Attempts to inject mystery via a storyline about an undercover police officer misfired, too. It seemed glaringly obvious which of the new inmates was the copper in disguise -⁠ the only real surprise was the other inmates failed to recognise the spy in their midst.

A plot line involving a thief on the wing felt particularly undercooked. The inhabitants of C-wing were up in arms about the robber, but only the new inmate Patrick noticed another prisoner mooching about in a dubious fashion.

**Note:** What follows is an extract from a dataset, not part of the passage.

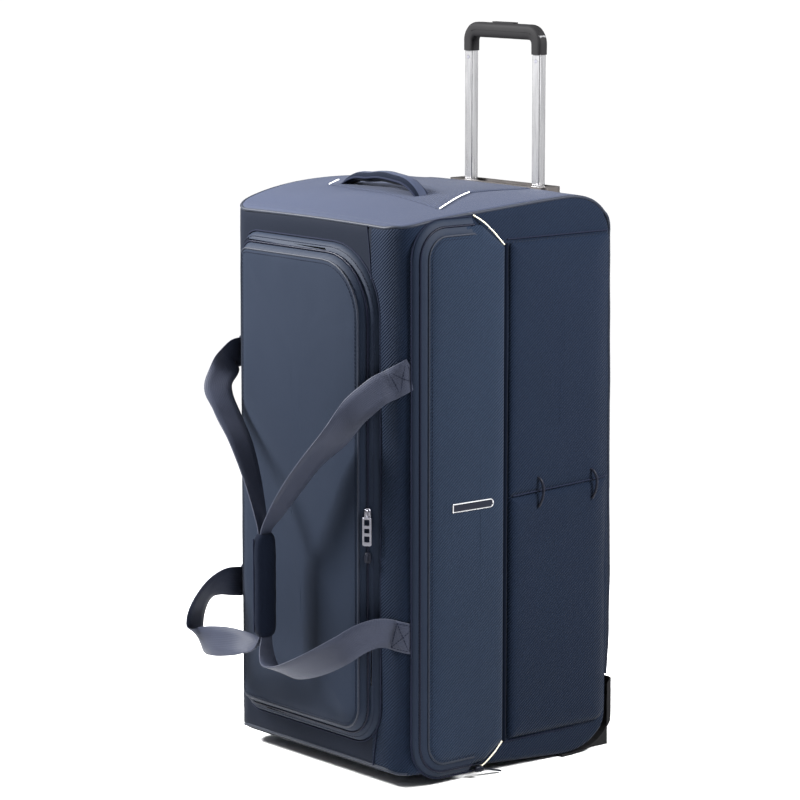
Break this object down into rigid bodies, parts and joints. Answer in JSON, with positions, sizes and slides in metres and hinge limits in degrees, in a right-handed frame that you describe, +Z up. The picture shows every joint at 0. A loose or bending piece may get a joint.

Clichés piled up quickly. “This place is full of sharks, they smell blood,” Gary told a strangely naïve new inmate, Patrick (Line of Duty’s Lee Ingleby). Patrick claimed to be an innocent man banged up for chasing a burglar. But for someone with nothing to hide, the newcomer was behaving suspiciously – and displayed a surprising capacity for violence in a confrontation with another inmate just before the final credits.

In Derry Girls, O’Donnell excelled as a potty-mouthed bad girl, Michelle, and as prison officer Rose, she continues to be the highlight of Screw. Rose committed a terrible mistake in series one by smuggling a firearm into C-Wing after being blackmailed by prisoner Costa (Ben Tavassoli).

With that subterfuge having resulted in the death of another inmate, Toby, she was now plagued with remorse (and also understandably worried about her involvement becoming public knowledge).

O’Donnell delivered a gripping portrayal of slow-burning guilt mingled with paranoia. But it sat uneasily against the cartoonish depiction of the prisoners as overgrown, angry children.

With O’Donnell and Sosanya putting in commanding turns, Screw was certainly watchable, but it needs to work out what sort of prison drama it wants to be. At the moment, it’s an unsatisfying blend of thriller and soap with occasional laughs. This clunker in the clinker is trying to be too many things at once.